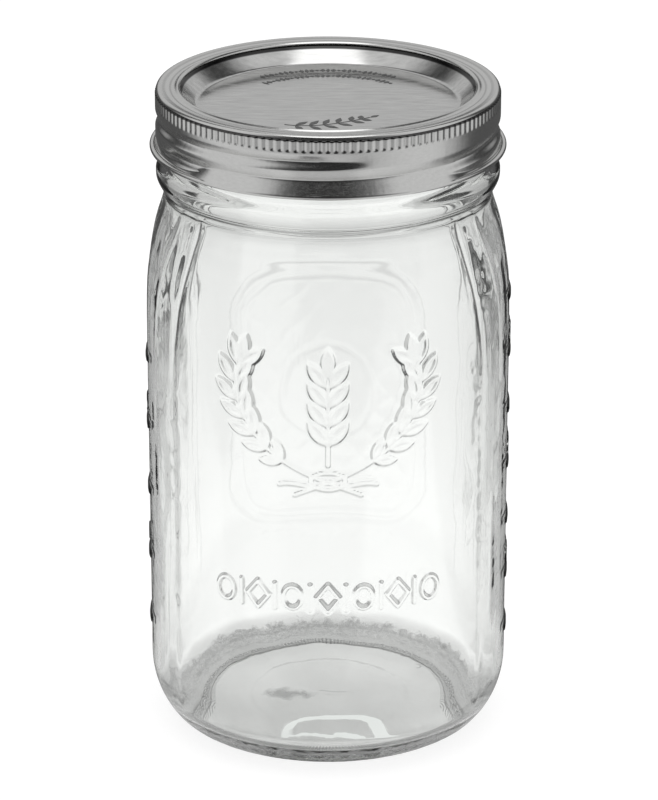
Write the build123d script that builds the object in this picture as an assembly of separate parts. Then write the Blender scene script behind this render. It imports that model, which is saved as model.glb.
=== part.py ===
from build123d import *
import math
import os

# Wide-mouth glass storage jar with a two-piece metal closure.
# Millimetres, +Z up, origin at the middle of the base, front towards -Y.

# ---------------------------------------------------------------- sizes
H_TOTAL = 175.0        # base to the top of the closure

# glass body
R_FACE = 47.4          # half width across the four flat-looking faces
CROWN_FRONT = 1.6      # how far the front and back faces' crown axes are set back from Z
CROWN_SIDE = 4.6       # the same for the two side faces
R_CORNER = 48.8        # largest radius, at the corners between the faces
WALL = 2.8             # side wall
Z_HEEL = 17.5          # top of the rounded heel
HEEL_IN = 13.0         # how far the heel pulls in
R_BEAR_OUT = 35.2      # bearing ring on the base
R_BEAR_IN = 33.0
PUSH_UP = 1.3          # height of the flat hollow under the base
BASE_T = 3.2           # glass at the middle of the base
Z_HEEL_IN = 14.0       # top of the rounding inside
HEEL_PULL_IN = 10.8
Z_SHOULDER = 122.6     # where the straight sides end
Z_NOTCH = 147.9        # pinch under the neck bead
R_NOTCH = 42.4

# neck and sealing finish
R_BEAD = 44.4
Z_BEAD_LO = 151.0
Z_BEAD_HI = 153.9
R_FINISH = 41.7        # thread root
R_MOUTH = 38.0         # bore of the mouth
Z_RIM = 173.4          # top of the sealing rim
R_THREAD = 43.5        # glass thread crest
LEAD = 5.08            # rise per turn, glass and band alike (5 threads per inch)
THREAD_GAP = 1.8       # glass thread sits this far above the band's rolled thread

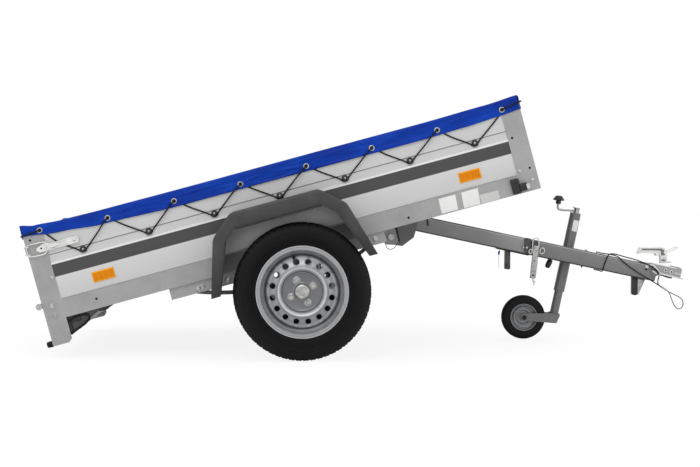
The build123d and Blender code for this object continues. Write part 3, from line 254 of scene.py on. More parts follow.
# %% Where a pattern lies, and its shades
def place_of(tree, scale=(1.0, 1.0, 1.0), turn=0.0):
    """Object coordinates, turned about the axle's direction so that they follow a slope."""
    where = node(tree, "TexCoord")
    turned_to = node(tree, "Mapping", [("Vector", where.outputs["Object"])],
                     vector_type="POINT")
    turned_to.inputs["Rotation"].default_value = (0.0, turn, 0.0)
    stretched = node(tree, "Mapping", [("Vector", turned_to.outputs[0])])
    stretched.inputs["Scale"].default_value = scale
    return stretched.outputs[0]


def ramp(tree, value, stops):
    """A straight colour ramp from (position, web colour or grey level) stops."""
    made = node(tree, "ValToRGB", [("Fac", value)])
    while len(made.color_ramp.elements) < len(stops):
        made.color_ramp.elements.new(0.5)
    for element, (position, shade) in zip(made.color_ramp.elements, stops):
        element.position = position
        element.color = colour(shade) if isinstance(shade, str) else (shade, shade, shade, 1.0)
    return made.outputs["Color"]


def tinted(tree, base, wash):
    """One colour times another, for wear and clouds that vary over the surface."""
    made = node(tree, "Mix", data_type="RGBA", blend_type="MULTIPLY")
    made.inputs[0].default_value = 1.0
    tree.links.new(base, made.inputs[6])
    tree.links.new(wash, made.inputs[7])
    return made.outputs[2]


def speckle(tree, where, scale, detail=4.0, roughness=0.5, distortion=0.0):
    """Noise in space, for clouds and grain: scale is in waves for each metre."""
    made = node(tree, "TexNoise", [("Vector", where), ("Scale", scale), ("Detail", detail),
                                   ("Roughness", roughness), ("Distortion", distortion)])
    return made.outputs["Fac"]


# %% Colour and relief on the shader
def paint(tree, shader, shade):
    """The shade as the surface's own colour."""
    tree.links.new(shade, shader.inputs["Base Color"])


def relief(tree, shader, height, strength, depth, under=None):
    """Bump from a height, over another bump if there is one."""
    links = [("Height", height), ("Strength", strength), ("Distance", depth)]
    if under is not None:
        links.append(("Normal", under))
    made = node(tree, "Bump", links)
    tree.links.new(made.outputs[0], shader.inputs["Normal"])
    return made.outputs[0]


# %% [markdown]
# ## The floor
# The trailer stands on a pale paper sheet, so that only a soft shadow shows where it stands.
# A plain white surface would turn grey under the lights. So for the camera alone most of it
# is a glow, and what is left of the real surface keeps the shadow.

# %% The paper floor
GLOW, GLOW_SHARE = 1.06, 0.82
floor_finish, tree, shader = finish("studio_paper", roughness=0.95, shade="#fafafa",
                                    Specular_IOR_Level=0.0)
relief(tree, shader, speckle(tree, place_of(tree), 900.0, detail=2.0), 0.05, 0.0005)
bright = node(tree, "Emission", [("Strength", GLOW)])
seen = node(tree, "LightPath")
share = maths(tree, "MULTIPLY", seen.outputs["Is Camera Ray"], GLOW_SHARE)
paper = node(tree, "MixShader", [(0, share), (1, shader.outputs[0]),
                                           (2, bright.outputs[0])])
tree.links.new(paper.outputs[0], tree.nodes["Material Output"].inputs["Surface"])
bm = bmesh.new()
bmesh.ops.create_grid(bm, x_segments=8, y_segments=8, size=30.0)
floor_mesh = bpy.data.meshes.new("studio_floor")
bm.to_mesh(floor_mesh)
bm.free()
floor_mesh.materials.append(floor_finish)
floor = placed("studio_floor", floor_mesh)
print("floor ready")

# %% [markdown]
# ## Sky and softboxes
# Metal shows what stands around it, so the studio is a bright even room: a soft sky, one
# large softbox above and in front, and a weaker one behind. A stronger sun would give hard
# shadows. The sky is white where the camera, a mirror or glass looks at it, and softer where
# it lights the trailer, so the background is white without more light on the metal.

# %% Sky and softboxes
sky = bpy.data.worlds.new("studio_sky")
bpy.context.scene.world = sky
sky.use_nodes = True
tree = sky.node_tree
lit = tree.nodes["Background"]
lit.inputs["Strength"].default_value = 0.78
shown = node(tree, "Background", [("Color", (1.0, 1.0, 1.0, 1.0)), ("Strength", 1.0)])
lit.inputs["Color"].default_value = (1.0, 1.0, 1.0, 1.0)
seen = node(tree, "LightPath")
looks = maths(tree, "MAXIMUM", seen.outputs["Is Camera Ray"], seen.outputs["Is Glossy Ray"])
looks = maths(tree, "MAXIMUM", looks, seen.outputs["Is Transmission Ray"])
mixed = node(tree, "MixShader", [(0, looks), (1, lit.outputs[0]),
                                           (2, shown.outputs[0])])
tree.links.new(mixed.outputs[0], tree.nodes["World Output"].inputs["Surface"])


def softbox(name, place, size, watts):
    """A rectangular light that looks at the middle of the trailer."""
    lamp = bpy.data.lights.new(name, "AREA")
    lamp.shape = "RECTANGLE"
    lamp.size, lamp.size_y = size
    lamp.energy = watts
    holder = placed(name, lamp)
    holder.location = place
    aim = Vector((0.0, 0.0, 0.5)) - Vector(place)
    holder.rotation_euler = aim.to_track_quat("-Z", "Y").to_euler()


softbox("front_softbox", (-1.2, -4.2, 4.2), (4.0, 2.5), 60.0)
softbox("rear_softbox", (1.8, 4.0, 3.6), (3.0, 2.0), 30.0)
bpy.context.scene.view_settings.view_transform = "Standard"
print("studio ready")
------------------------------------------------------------
** STATED EXERCISE **
Report every line containing the word "behind" from the listing above.

** ANSWER IN FULL **
Write the build123d script that builds the object in this picture as an assembly of separate parts. Then write the Blender scene script behind this render. It imports that model, which is saved as model.glb.
# large softbox above and in front, and a weaker one behind. A stronger sun would give hard